In-situ Construction of Medium-Entropy Interface on Manganese-based Prussian Blue Analogues for Aqueous Zinc-ion Batteries

Abstract

Manganese-based Prussian Blue Analogues (MnPBA) are regarded as highly promising cathode materials for aqueous zinc-ion batteries due to their high energy density. However, their application is hindered by poor intrinsic conductivity and severe Mn dissolution, resulting in inferior rate performance and cycling stability. To address these challenges, this study employs a “cocktail-style” ion exchange strategy to in-situ construct a mid-entropy interface layer (denoted as MnPBA@MEI) on the MnPBA surface, which possesses both thermodynamic stability and superior kinetics.
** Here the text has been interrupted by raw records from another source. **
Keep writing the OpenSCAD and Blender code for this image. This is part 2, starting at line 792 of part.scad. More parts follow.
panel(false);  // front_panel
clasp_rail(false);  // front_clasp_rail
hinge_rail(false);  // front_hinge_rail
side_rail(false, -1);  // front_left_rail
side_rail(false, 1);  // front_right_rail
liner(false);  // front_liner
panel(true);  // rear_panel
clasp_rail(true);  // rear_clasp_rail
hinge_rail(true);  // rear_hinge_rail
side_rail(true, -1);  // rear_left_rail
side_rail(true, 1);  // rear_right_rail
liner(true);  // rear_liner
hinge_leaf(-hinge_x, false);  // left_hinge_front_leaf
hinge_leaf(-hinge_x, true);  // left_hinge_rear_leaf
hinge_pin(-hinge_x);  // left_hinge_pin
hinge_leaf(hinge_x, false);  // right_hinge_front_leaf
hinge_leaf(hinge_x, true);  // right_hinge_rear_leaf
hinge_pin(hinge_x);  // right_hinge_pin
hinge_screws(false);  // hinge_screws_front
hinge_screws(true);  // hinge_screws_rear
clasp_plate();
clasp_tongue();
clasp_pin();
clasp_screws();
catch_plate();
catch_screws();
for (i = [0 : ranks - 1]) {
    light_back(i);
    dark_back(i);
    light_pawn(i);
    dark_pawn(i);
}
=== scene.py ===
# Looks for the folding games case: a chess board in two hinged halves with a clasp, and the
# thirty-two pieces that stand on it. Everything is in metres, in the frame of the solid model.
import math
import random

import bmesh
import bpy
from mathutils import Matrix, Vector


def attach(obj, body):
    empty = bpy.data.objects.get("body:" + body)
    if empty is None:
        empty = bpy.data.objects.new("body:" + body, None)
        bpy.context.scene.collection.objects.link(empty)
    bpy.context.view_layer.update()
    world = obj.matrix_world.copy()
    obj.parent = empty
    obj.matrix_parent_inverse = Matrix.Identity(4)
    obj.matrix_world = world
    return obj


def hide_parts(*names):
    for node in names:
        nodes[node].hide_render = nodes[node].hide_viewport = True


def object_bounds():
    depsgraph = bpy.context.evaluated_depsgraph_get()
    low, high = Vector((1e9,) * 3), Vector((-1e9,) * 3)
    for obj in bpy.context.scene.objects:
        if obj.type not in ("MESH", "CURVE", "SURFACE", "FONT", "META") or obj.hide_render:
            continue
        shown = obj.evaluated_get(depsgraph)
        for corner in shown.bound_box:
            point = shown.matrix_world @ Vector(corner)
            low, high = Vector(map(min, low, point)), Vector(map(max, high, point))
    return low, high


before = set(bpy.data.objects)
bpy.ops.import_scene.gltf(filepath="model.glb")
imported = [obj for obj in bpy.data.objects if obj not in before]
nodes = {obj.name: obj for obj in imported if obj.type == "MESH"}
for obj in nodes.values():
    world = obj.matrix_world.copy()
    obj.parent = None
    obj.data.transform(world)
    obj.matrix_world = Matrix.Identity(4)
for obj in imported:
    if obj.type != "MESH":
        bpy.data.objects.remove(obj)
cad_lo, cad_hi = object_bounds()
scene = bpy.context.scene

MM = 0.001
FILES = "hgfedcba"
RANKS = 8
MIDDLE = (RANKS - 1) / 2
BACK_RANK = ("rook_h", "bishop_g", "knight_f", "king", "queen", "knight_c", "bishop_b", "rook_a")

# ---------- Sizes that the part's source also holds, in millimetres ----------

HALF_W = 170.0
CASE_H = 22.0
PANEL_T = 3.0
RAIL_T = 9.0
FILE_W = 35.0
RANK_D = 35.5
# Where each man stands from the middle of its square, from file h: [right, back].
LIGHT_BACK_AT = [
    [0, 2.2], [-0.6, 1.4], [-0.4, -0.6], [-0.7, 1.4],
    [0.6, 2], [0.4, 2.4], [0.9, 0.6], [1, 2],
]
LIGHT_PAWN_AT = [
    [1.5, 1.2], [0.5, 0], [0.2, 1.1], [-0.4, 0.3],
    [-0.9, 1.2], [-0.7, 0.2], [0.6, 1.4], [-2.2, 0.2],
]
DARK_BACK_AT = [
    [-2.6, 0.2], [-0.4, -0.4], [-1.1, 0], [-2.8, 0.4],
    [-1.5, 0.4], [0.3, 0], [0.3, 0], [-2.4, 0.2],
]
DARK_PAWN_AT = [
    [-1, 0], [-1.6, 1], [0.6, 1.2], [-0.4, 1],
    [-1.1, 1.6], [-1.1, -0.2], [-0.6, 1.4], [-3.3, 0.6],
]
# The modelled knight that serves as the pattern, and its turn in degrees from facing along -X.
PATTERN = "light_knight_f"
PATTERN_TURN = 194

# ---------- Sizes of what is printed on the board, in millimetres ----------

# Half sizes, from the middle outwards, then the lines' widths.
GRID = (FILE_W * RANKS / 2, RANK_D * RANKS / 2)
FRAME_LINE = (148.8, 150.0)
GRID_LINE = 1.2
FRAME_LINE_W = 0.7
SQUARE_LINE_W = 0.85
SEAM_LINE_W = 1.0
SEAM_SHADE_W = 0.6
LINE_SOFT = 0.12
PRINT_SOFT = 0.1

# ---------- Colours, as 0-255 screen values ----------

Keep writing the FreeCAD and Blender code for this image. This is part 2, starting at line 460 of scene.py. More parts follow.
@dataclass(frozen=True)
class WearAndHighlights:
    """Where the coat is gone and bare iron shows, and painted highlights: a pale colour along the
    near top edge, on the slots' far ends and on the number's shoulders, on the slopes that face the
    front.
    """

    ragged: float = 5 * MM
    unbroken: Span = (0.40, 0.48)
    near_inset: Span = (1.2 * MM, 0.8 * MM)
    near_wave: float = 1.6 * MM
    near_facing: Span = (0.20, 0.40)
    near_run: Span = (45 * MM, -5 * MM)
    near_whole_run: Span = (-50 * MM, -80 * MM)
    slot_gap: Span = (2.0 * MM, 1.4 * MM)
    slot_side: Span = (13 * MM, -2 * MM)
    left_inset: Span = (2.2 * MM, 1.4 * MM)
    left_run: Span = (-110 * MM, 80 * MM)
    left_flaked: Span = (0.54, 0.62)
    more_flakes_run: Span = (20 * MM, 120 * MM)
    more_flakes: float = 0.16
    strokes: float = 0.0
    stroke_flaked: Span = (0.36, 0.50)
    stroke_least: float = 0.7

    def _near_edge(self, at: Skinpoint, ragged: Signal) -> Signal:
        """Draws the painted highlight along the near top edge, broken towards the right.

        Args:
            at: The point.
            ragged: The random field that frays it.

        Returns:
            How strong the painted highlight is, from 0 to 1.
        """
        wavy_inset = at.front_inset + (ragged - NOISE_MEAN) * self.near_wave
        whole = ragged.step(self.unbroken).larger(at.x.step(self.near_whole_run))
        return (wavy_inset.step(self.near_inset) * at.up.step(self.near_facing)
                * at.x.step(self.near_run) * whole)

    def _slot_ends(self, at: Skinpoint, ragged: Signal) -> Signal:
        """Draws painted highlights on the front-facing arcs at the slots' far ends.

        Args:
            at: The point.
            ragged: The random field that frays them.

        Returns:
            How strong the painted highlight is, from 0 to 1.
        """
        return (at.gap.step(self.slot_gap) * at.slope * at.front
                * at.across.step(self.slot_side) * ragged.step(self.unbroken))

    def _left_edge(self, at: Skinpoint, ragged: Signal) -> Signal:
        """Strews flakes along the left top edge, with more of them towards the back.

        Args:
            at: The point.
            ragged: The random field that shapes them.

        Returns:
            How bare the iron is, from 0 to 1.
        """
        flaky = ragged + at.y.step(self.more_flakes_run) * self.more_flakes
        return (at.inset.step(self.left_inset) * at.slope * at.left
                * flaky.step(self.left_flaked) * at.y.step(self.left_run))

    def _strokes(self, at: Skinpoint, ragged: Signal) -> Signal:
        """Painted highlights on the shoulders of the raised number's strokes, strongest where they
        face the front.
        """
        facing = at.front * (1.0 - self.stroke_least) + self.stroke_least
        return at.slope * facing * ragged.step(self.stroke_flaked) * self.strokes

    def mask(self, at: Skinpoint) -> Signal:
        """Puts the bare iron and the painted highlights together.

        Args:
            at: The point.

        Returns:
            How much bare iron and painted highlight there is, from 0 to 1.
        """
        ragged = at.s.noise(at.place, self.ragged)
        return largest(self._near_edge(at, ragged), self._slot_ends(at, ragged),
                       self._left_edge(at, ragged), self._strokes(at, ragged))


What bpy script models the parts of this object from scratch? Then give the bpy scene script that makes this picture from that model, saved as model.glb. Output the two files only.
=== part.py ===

Utilizing the thermodynamic stabilization effect derived from high configurational entropy, this strategy enhances the structural stability of MnPBA while preserving the high capacity output of the bulk material. Simultaneously, the mid-entropy interface layer reduces the desolvation energy barrier of hydrated zinc ions, thereby improving the electrochemical reaction kinetics at the interface. Consequently, the optimized MnPBA@MEI cathode exhibits a high specific capacity of 133 mAh/g. It delivers a capacity of 76 mAh/g even at a high current density of 2 A/g and maintains a reversible capacity of 65 mAh/g after 1000 cycles. In contrast, the pristine MnPBA displays a specific capacity of only 75 mAh/g and fails completely after 600 cycles at 2 A/g. This work achieves a synergistic enhancement of structural stability and kinetics in aqueous battery cathodes via surface entropy engineering, offering a new design paradigm for high-performance aqueous battery cathodes.